# DIRECTIONS:
Copy exactly the block of lines between the one containing "add('hem_rib', makeHem(), 0x18191b, 0.93);" and the one containing "in imported if", inclusive.

# DATA:
'''
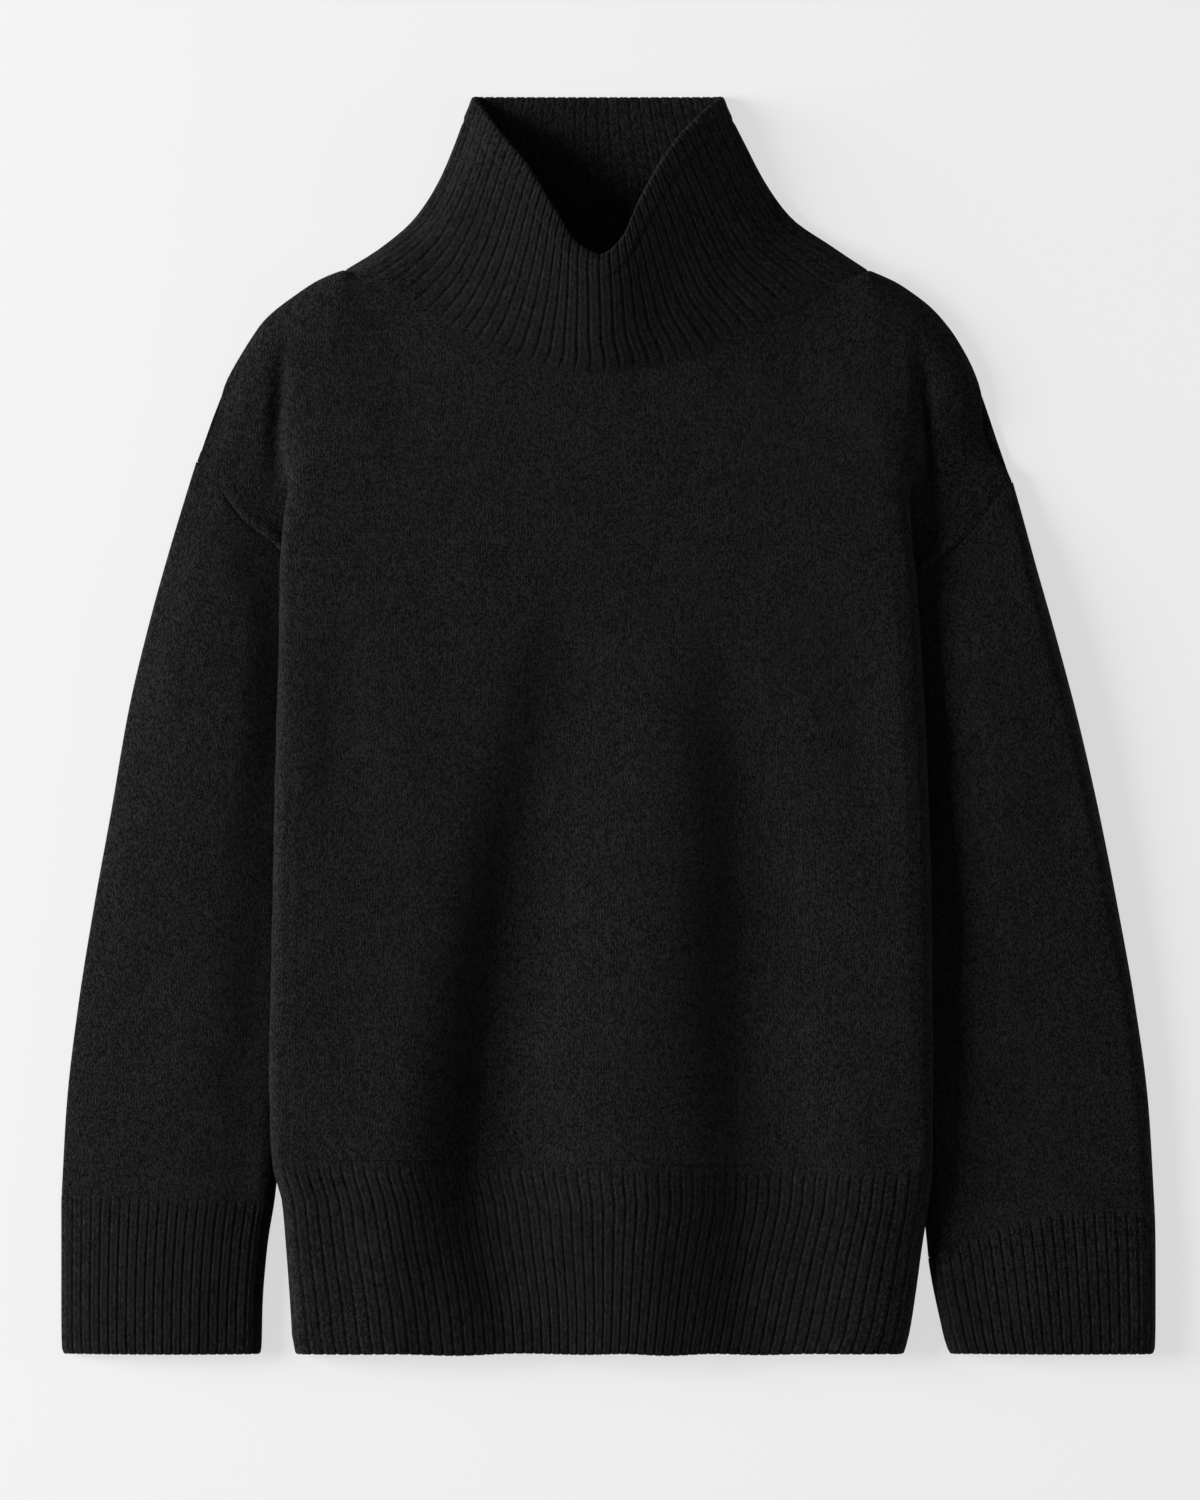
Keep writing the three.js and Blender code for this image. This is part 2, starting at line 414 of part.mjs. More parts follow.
// Closed wall around a grid of mid-wall points. cross.* gives, for an edge
// point, the direction across its seam, kept out of the thickness there.
function wall(grid, thick, { ring = false, cross = {} } = {}) {
  const nv = grid.length;
  const nu = grid[0].length;
  const half = thick / 2;
  const faces = [[], []];
  for (let j = 0; j < nv; j++) {
    for (let i = 0; i < nu; i++) {
      const l = ring ? grid[j][(i + nu - 1) % nu] : grid[j][Math.max(0, i - 1)];
      const r = ring ? grid[j][(i + 1) % nu] : grid[j][Math.min(nu - 1, i + 1)];
      const b = grid[Math.max(0, j - 1)][i];
      const a = grid[Math.min(nv - 1, j + 1)][i];
      const n = new THREE.Vector3().subVectors(r, l).cross(new THREE.Vector3().subVectors(a, b)).normalize();
      const edges = [];
      if (j === 0 && cross.bottom) edges.push(cross.bottom(i, j));
      if (j === nv - 1 && cross.top) edges.push(cross.top(i, j));
      if (!ring && i === 0 && cross.left) edges.push(cross.left(i, j));
      if (!ring && i === nu - 1 && cross.right) edges.push(cross.right(i, j));
      for (const c of edges) if (c) n.addScaledVector(c, -n.dot(c)).normalize();
      const p = grid[j][i];
      faces[0].push(p.clone().addScaledVector(n, half));
      faces[1].push(p.clone().addScaledVector(n, -half));
    }
  }
  const total = nu * nv;
  const pos = [...faces[0], ...faces[1]].flatMap((p) => [p.x, p.y, p.z]);
  const index = [];
  const quad = (a, b, c, d) => index.push(a, b, c, a, c, d);
  const wrap = ring ? nu : nu - 1;
  for (let j = 0; j < nv - 1; j++) {
    for (let i = 0; i < wrap; i++) {
      const i1 = (i + 1) % nu;
      const [a, b, c, d] = [j * nu + i, j * nu + i1, (j + 1) * nu + i1, (j + 1) * nu + i];
      quad(a, b, c, d);
      quad(total + a, total + d, total + c, total + b);
    }
  }
  for (let i = 0; i < wrap; i++) {
    const i1 = (i + 1) % nu;
    quad(i, total + i, total + i1, i1);
    const [a, b] = [(nv - 1) * nu + i, (nv - 1) * nu + i1];
    quad(a, b, total + b, total + a);
  }
  if (!ring) {
    for (let j = 0; j < nv - 1; j++) {
      const [a, b] = [j * nu, (j + 1) * nu];
      quad(a, b, total + b, total + a);
      const [c, d] = [j * nu + nu - 1, (j + 1) * nu + nu - 1];
      quad(c, total + c, total + d, d);
    }
  }
  const geometry = new THREE.BufferGeometry();
  geometry.setAttribute('position', new THREE.Float32BufferAttribute(pos, 3));
  geometry.setIndex(index);
  geometry.computeVertexNormals();
  return geometry;
}

const UP = new THREE.Vector3(0, 0, 1);
const HEM_CROSS = new THREE.Vector3(-HEM_SEAM_TILT, 1, 0).normalize();
const planNormal = (a, b) => new THREE.Vector3(-(b[1] - a[1]), b[0] - a[0], 0).normalize();
const armNormal = (side, s) => {
  const [cx, cy] = side === 0 ? ['xL', 'yL'] : ['xR', 'yR'];
  return planNormal([armhole[cx](s - 0.02), armhole[cy](s - 0.02)], [armhole[cx](s + 0.02), armhole[cy](s + 0.02)]);
};
const neckNormal = (s, back) => {
  const f = back ? neck.back : neck.front;
  const [a, b] = [clamp(s - 0.01, 0, 1), clamp(s + 0.01, 0, 1)];
  return planNormal([neckX(a), f(neckX(a))], [neckX(b), f(neckX(b))]);
};

// ---- sampling of the loops -------------------------------------------------
const EDGE_U = [0, 0.02, 0.04, 0.06, 0.075, 0.09, 0.105, 0.12, 0.13, 0.145, 0.165];
const NECK_STEPS = 16;
const MIDDLE_U = Array.from({ length: NECK_STEPS + 1 }, (_, i) => lerp(U_NECK, 1 - U_NECK, i / NECK_STEPS));
const FRONT_U = [...EDGE_U, ...MIDDLE_U, ...EDGE_U.map((u) => 1 - u).reverse()];
const LOWER_V = [0, 0.07, 0.15, 0.23, 0.31, 0.39, 0.46, 0.53, 0.59];
const UPPER_W = [0, 0.07, 0.16, 0.28, 0.42, 0.56, 0.7, 0.82, 0.92, 1];
const FRONT_V = [...LOWER_V, ...UPPER_W.map((w) => lerp(V_UNDERARM, 1, w))];
const BACK_U = [0, 0.025, 0.05, 0.075, 0.12, 0.16];
const BACK_NECK_STEPS = 8;
const BACK_MIDDLE = Array.from({ length: BACK_NECK_STEPS + 1 }, (_, i) => lerp(U_NECK, 1 - U_NECK, i / BACK_NECK_STEPS));
const BACK_US = [...BACK_U, ...BACK_MIDDLE, ...BACK_U.map((u) => 1 - u).reverse()];
const BACK_V = [0, 0.28, 0.56, ...UPPER_W.map((w) => lerp(V_UNDERARM, 1, w))];
const SLEEVE_T = [0, 0.04, 0.1, 0.18, 0.28, 0.4, 0.52, 0.64, 0.76, 0.88, 0.95, 1];
const HEM_T = [0, 0.1, 0.22, 0.4, 0.65, 0.9, 1];
const COLLAR_V = [0, 0.14, 0.28, 0.42, 0.56, 0.7, 0.82, 0.92, 1];
const COLLAR_S = [0.006, 0.025, 0.06, ...Array.from({ length: 15 }, (_, i) => (i + 1) / 16 * 0.98 + 0.01), 0.94, 0.975, 0.994]
  .sort((a, b) => a - b);

// ---- pieces ----------------------------------------------------------------
function makeFront() {
  const grid = FRONT_V.map((v) => FRONT_U.map((u) => frontPoint(u, v)));
  const upper = (j) => FRONT_V[j] > V_UNDERARM + 1e-6;
  const armS = (j) => 1 - (FRONT_V[j] - V_UNDERARM) / (1 - V_UNDERARM);
  return wall(grid, WALL, {
    cross: {
      bottom: () => HEM_CROSS,
      top: (i) => {
        const u = FRONT_U[i];
        if (u < U_NECK - 1e-6 || u > 1 - U_NECK + 1e-6) return UP;
        return neckNormal((u - U_NECK) / (1 - 2 * U_NECK), false);
      },
      left: (i, j) => (upper(j) ? (j === FRONT_V.length - 1 ? UP : armNormal(0, armS(j))) : UP),
      right: (i, j) => (upper(j) ? (j === FRONT_V.length - 1 ? UP : armNormal(1, armS(j))) : UP),
    },
  });
}
function makeBack() {
  return wall(BACK_V.map((v) => BACK_US.map((u) => backPoint(u, v))), WALL, {});
}
function makeHem() {
  const half = RIB / 2;
  const us = FRONT_U;
  const backU = Array.from({ length: 11 }, (_, i) => 1 - (i + 1) / 12);
  const rows = HEM_T.map((t) => {
    const row = us.map((u) => {
      const yv = lerp(HEM_SEAM_Y, HEM_END, t);
      const p0 = bodyPoint(u, yv, half, half);
      const y = lerp(hemSeam(p0[0]), HEM_END, t);
      const p = bodyPoint(u, y, half, half);
      const corner = smooth((t - 0.9) / 0.1) * 1.4 * (u < 0.5 ? 1 : -1) * smooth((U_CROWN + 0.02 - Math.min(u, 1 - u)) / 0.05);
      return new THREE.Vector3(p[0] + corner, y, p[1]);
    });
    const [first, last] = [row[0], row[row.length - 1]];
    for (const b of backU) {
      const x = lerp(first.x, last.x, b);
      row.push(new THREE.Vector3(x, lerp(hemSeam(x), HEM_END, t), half));
    }
    return row;
  });
  return wall(rows.reverse(), RIB, { ring: true, cross: { bottom: () => new THREE.Vector3(0, 1, 0), top: () => HEM_CROSS } });
}
function makeSleeve(side) {
  const half = WALL / 2;
  const table = side === 0 ? SLEEVE_R : SLEEVE_L;
  const [cx, cy] = side === 0 ? ['xL', 'yL'] : ['xR', 'yR'];
  const inner = UPPER_W.map((w) => 1 - w).reverse();
  const sTop = [0, 0.012, 0.04, ...inner.slice(1, -1), 0.965, 0.99, 1];
  const sBottom = [0.975, 0.94, ...inner.slice(1, -1).reverse(), 0.02];
  const first = {
    until: 0.1,
    line: (s) => {
      const n = armNormal(side, clamp(s, 0.02, 0.98));
      const out = side === 0 ? -1 : 1;
      const dir = n.y > 0 ? -1 : 1;
      const k = lerp(0.02, 0.985, s);
      return [armhole[cx](k) + n.x * dir * GAP * Math.abs(out), armhole[cy](k) + n.y * dir * GAP];
    },
  };
  const ring = limbRing(table, first, half, sTop, sBottom);
  const allS = [...sTop, ...sBottom];
  const rows = SLEEVE_T.map((t) => ring(t));
  const last = table[table.length - 1];
  const endCross = new THREE.Vector3(-(last.iy - last.oy), last.ix - last.ox, 0).normalize();
  const grid = side === 0 ? rows : rows.map((r) => [...r].reverse());
  const sAt = (i) => (side === 0 ? allS[i] : [...allS].reverse()[i]);
  return wall(grid.reverse(), WALL, {
    ring: true,
    cross: {
      top: (i) => armNormal(side, clamp(sAt(i), 0.02, 0.98)),
      bottom: (i) => endNormal(table, sAt(i), endCross),
    },
  });
}
// Direction across the seam line at the end of a sleeve or start of a cuff.
function endNormal(table, s, straight) {
  const r = table[0].t === 0 ? table[0] : table[table.length - 1];
  const slope = 4 * r.arch * (1 - 2 * clamp(s, 0, 1));
  const w = Math.hypot(r.ix - r.ox, r.iy - r.oy);
  const d = new THREE.Vector3((r.ix - r.ox) / w, (r.iy - r.oy) / w, 0);
  const n = r.ix > r.ox ? new THREE.Vector3(-d.y, d.x, 0) : new THREE.Vector3(d.y, -d.x, 0);
  const tangent = d.clone().multiplyScalar(w).addScaledVector(n, slope).normalize();
  return r.arch === 0 ? straight : new THREE.Vector3(-tangent.y, tangent.x, 0);
}
function makeCuff(side) {
  const half = RIB / 2;
  const table = side === 0 ? CUFF_R : CUFF_L;
  const inner = UPPER_W.map((w) => 1 - w).reverse();
  const sTop = [0, 0.015, 0.045, ...inner.slice(1, -1), 0.955, 0.985, 1];
  const sBottom = [0.97, 0.93, ...inner.slice(1, -1).reverse().filter((_, i) => i % 2 === 0), 0.03];
  const ring = limbRing(table, null, half, sTop, sBottom);
  const allS = [...sTop, ...sBottom];
  const rows = [0, 0.15, 0.35, 0.6, 0.85, 1].map((t) => ring(t).map((p) => {
    if (t === 0) p.y -= GAP * 1.2;
    return p;
  }));
  const first = table[0];
  const straight = new THREE.Vector3(-(first.iy - first.oy), first.ix - first.ox, 0).normalize();
  const grid = side === 0 ? rows : rows.map((r) => [...r].reverse());
  const sAt = (i) => (side === 0 ? allS[i] : [...allS].reverse()[i]);
  return wall(grid.reverse(), RIB, {
    ring: true,
    cross: { top: (i) => endNormal(table, sAt(i), straight), bottom: () => new THREE.Vector3(0, 1, 0) },
  });
}
// Collar point: front half (s left to right) or back half at height v.
function collarPoint(s, v, back) {
  const half = RIB / 2;
  const xN = neckX(s);
  const n = neckNormal(s, back);
  const low = [xN + n.x * GAP, (back ? neck.back(xN) : neck.front(xN)) + n.y * GAP];
  const high = back ? [lerp(LIP[0].x, LIP[LIP.length - 1].x, s), LIP[0].y] : [lip.x(s), lip.y(s)];
  const l = [collar.xL(v), collar.yL(v)];
  const r = [collar.xR(v), collar.yR(v)];
  const p = [0, 1].map((i) => {
    const edgeL = l[i] - lerp([NECK_X0, NECK[0].front][i], [LIP[0].x, LIP[0].y][i], v);
    const edgeR = r[i] - lerp([NECK_X1, NECK[0].front][i], [LIP[LIP.length - 1].x, LIP[0].y][i], v);
    return lerp(low[i], high[i], v) + (1 - s) ** 1.6 * edgeL + s ** 1.6 * edgeR;
  });
  const width = r[0] - l[0];
  const inset = half * Math.cos(Math.PI * s);
  const rise = quarter((Math.min(s, 1 - s) * width) / (back ? 5 : 14));
  const edge = half + 2.4;
  const bulge = collar.bulge(v) * Math.sin(Math.PI * s);
  const level = back ? half : Math.max(lerp(neck.z(xN), lip.z(s), smooth(v) * 0.35 + v * 0.65) + bulge, edge);
  return new THREE.Vector3(p[0] + inset, p[1], lerp(edge, level, rise));
}
function makeCollar() {
  const backS = Array.from({ length: 9 }, (_, i) => 1 - (i + 0.6) / 9.2);
  const rows = COLLAR_V.map((v) => [
    ...COLLAR_S.map((s) => collarPoint(s, v, false)),
    ...backS.map((s) => collarPoint(clamp(s, 0.012, 0.988), v, true)),
  ]);
  const all = [...COLLAR_S.map((s) => [s, false]), ...backS.map((s) => [s, true])];
  return wall(rows, RIB, {
    ring: true,
    cross: { bottom: (i) => neckNormal(all[i][0], all[i][1]) },
  });
}

// ---- assembly --------------------------------------------------------------
const group = new THREE.Group();
group.name = 'turtleneck_sweater';
function add(name, geometry, colour, roughness) {
  const material = new THREE.MeshStandardMaterial({ color: colour, roughness, metalness: 0 });
  material.name = name;
  const mesh = new THREE.Mesh(geometry, material);
  mesh.name = name;
  group.add(mesh);
}
add('front_panel', makeFront(), 0x18191b, 0.95);
add('back_panel', makeBack(), 0x17181a, 0.95);
add('sleeve_right', makeSleeve(0), 0x1a1b1d, 0.95);
add('sleeve_left', makeSleeve(1), 0x151618, 0.95);
add('cuff_right', makeCuff(0), 0x1a1b1d, 0.93);
add('cuff_left', makeCuff(1), 0x151618, 0.93);
add('hem_rib', makeHem(), 0x18191b, 0.93);
add('collar', makeCollar(), 0x17181a, 0.93);

export default group;
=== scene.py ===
import math

import bmesh
import bpy
import numpy as np
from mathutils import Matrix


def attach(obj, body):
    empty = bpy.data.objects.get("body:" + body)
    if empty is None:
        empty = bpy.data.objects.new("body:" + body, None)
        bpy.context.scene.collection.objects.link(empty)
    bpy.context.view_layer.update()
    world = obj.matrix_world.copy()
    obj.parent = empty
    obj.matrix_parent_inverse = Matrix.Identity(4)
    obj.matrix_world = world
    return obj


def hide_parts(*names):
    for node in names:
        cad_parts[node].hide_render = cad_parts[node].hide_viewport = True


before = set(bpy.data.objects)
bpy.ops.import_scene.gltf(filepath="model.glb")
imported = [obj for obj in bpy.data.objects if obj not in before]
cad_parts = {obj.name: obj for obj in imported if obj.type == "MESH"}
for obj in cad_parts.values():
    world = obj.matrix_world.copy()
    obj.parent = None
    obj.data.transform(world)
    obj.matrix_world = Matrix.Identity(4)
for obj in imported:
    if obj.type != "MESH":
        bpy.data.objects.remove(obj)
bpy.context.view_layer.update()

# A near-black wool turtleneck sweater laid flat on its back, seen from
# straight above. Sizes are in millimetres until a mesh is written, in the
# same frame as the solids: +X to the wearer's left, +Y to the collar, +Z up.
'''
# ANSWER TO THIS TASK:
add('hem_rib', makeHem(), 0x18191b, 0.93);
add('collar', makeCollar(), 0x17181a, 0.93);

export default group;
=== scene.py ===
import math

import bmesh
import bpy
import numpy as np
from mathutils import Matrix


def attach(obj, body):
    empty = bpy.data.objects.get("body:" + body)
    if empty is None:
        empty = bpy.data.objects.new("body:" + body, None)
        bpy.context.scene.collection.objects.link(empty)
    bpy.context.view_layer.update()
    world = obj.matrix_world.copy()
    obj.parent = empty
    obj.matrix_parent_inverse = Matrix.Identity(4)
    obj.matrix_world = world
    return obj


def hide_parts(*names):
    for node in names:
        cad_parts[node].hide_render = cad_parts[node].hide_viewport = True


before = set(bpy.data.objects)
bpy.ops.import_scene.gltf(filepath="model.glb")
imported = [obj for obj in bpy.data.objects if obj not in before]
cad_parts = {obj.name: obj for obj in imported if obj.type == "MESH"}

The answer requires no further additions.